I read the Monday article headlined “Reports of hate crimes way up.” Reporter Sabrina Schnur and the editors of the Review-Journal may have a blind spot in their world view.

Hate crimes go multiple ways. Whites commit hate crimes against Blacks, Hispanics, Asians and Native Americans. But Blacks also commit hate crimes against whites, Hispanics, Asians and Native Americans. Hispanics commit hate crimes against Blacks, whites, Asians and Native Americans. And — you guessed it — Asians commit hate crimes against Blacks, whites, Hispanics and Native Americans. I see no mention of any hate crimes committed by people other than whites in the article.

The article states that in Clark County there were 34 hate crime cases based on race in 2020, with 21 of those victims being Black.

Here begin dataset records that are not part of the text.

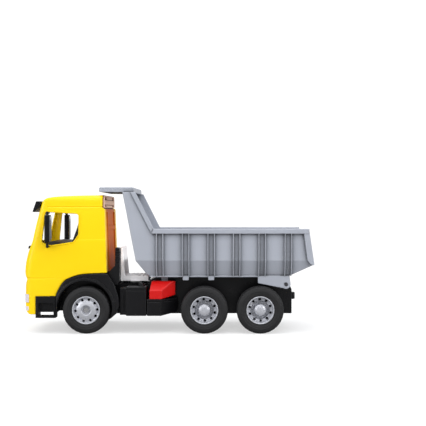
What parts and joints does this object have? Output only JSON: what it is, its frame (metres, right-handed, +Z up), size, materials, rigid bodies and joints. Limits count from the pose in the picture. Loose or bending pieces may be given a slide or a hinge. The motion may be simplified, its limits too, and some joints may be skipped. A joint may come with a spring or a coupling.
{
  "type": "toy dump truck",
  "caption": "Toy dump truck with a hollow cab, a rear-tipping open load body with a canopy, freely rolling wheels, a sliding body latch and a rear tow coupling.",
  "frame": {"origin": "bottom centre of the truck's overall box, on the ground", "axes": "-X towards the cab's front, +X towards the tail, -Y towards the truck's left side, +Z up; driving forward is -X"},
  "size_m": [0.6263, 0.2638, 0.316],
  "materials": {
    "black_plastic": "satin moulded",
    "dark_plastic": "satin moulded",
    "seat_plastic": "grained matt",
    "yellow_plastic": "gloss moulded",
    "amber_plastic": "gloss moulded",
    "pale_plastic": "gloss moulded",
    "pale_grey_plastic": "satin moulded",
    "grey_plastic": "satin moulded",
    "red_plastic": "gloss moulded",
    "lens_plastic": "clear gloss",
    "mirror_foil": "polished foil",
    "steel": "bright drawn",
    "tyre": "soft matt moulded",
    "rim_silver": "silver satin"
  },
  "bodies": {
    "root": {"chassis_frame": "black_plastic", "deck_plate": "pale_grey_plastic", "side_tank_left": "black_plastic", "side_tank_right": "black_plastic", "side_box_left": "black_plastic", "side_box_right": "black_plastic", "filler_caps": "black_plastic", "front_fender_left": "black_plastic", "front_fender_right": "black_plastic", "step_box_left": "black_plastic", "step_box_right": "black_plastic", "cab_shell": "yellow_plastic", "cab_rear_panel": "amber_plastic", "rear_vent_panel": "pale_plastic", "grille_insert": "black_plastic", "headlamp_lenses": "lens_plastic", "lower_lamp_lenses": "lens_plastic", "sun_visor": "black_plastic", "mirror_housing_left": "black_plastic", "mirror_housing_right": "black_plastic", "mirror_face_left": "mirror_foil", "mirror_face_right": "mirror_foil", "wiper_bars": "black_plastic", "interior_tub": "black_plastic", "seats": "seat_plastic", "air_intake": "black_plastic", "front_axle": "steel", "middle_axle": "steel", "rear_axle": "steel", "axle_retainers": "steel", "pivot_pin": "dark_plastic", "latch_guide": "black_plastic", "tow_coupling": "black_plastic", "frame_screws": "steel"},
    "dump_body": {"dump_body": "grey_plastic"},
    "latch": {"latch_lever": "red_plastic"},
    "wheel_front_left": {"tyre_front_left": "tyre", "rim_front_left": "rim_silver"},
    "wheel_front_right": {"tyre_front_right": "tyre", "rim_front_right": "rim_silver"},
    "wheel_middle_left": {"tyre_middle_left": "tyre", "rim_middle_left": "rim_silver", "hub_cap_middle_left": "rim_silver"},
    "wheel_middle_right": {"tyre_middle_right": "tyre", "rim_middle_right": "rim_silver", "hub_cap_middle_right": "rim_silver"},
    "wheel_rear_left": {"tyre_rear_left": "tyre", "rim_rear_left": "rim_silver", "hub_cap_rear_left": "rim_silver"},
    "wheel_rear_right": {"tyre_rear_right": "tyre", "rim_rear_right": "rim_silver", "hub_cap_rear_right": "rim_silver"}
  },
  "joints": [
    {"name": "dump_tilt", "type": "hinge", "parent": "root", "child": "dump_body", "pos_m": [0.2528, 0, 0.1055], "axis": [0, 1, 0], "range_deg": [0, 95]},
    {"name": "latch_slide", "type": "slide", "parent": "root", "child": "latch", "axis": [0, 1, 0], "range_m": [0, 0.008]},
    {"name": "wheel_front_left_spin", "type": "hinge", "parent": "root", "child": "wheel_front_left", "pos_m": [-0.1783, -0.094, 0.051], "axis": [0, 1, 0], "continuous": true},
    {"name": "wheel_front_right_spin", "type": "hinge", "parent": "root", "child": "wheel_front_right", "pos_m": [-0.1783, 0.094, 0.051], "axis": [0, 1, 0], "continuous": true},
    {"name": "wheel_middle_left_spin", "type": "hinge", "parent": "root", "child": "wheel_middle_left", "pos_m": [0.0758, -0.094, 0.051], "axis": [0, 1, 0], "continuous": true},
    {"name": "wheel_middle_right_spin", "type": "hinge", "parent": "root", "child": "wheel_middle_right", "pos_m": [0.0758, 0.094, 0.051], "axis": [0, 1, 0], "continuous": true},
    {"name": "wheel_rear_left_spin", "type": "hinge", "parent": "root", "child": "wheel_rear_left", "pos_m": [0.1964, -0.094, 0.051], "axis": [0, 1, 0], "continuous": true},
    {"name": "wheel_rear_right_spin", "type": "hinge", "parent": "root", "child": "wheel_rear_right", "pos_m": [0.1964, 0.094, 0.051], "axis": [0, 1, 0], "continuous": true}
  ]
}
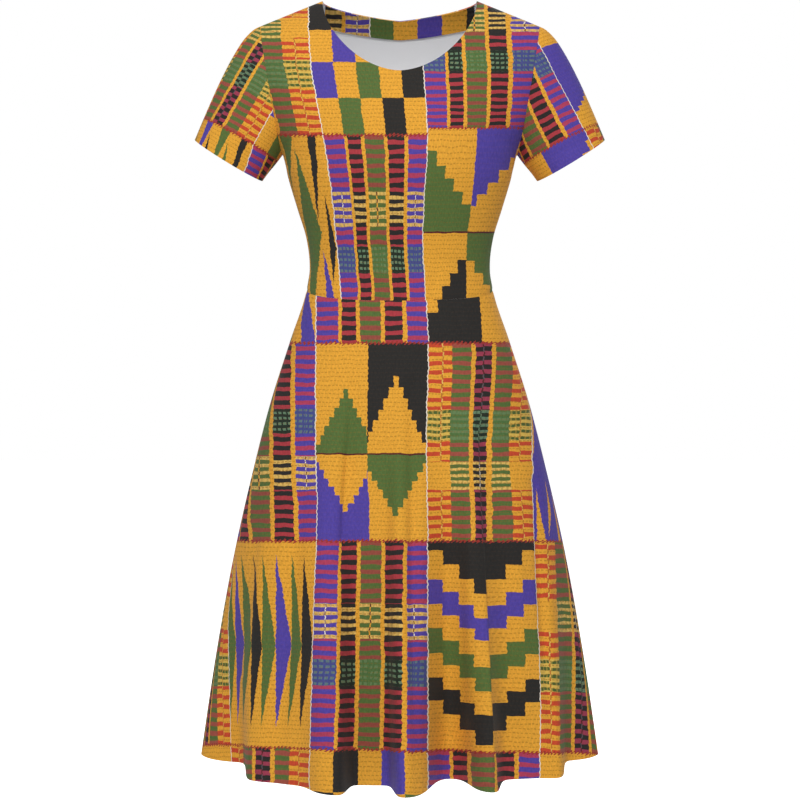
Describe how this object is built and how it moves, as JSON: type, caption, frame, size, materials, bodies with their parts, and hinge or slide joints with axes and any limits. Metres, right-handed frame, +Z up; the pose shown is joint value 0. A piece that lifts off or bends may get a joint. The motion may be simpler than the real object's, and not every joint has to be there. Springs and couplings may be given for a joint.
{
  "type": "flared short-sleeved dress",
  "caption": "Knee-length stretch-jersey dress with a round neck, short set-in sleeves, a seamed waist and a flared, softly folded skirt in a woven-strip print",
  "frame": {"origin": "midway between the two high points of the shoulders, at their height, where the wearer's shoulders hold the dress up", "axes": "+Z up along the dress, -Y out of its front, +X toward its right side as seen from the front"},
  "size_m": [0.5324, 0.4485, 0.9817],
  "materials": {
    "printed_jersey": "matt printed knit, white inside"
  },
  "bodies": {
    "root": {"front_bodice": "printed_jersey", "back_bodice": "printed_jersey", "front_skirt": "printed_jersey", "back_skirt": "printed_jersey", "left_sleeve": "printed_jersey", "right_sleeve": "printed_jersey", "back_neck_facing": "printed_jersey"}
  },
  "joints": []
}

This means there were 13 victims of racial hate crimes that were not Black. I presume these fell into one of the categories above, but there is no mention of them.

The article goes on to report that, nationally in 2019, 48 percent of all 4,930 hate crime victims were Black. If those numbers are accurate, there were 2,564 victims of racial hate crimes that were not Black. But, again, those people are completely ignored in the article.

Finally, to put this in perspective, the FBI reports there were roughly 1.2 million violent crimes committed in 2019. That means the 4,930 hate crimes make up less than one half of 1 percent of all crimes reported that year. This hardly fits the narrative that America is systemically racist.

I’d suggest articles like this are fanning the flames of racism rather than help extinguish them.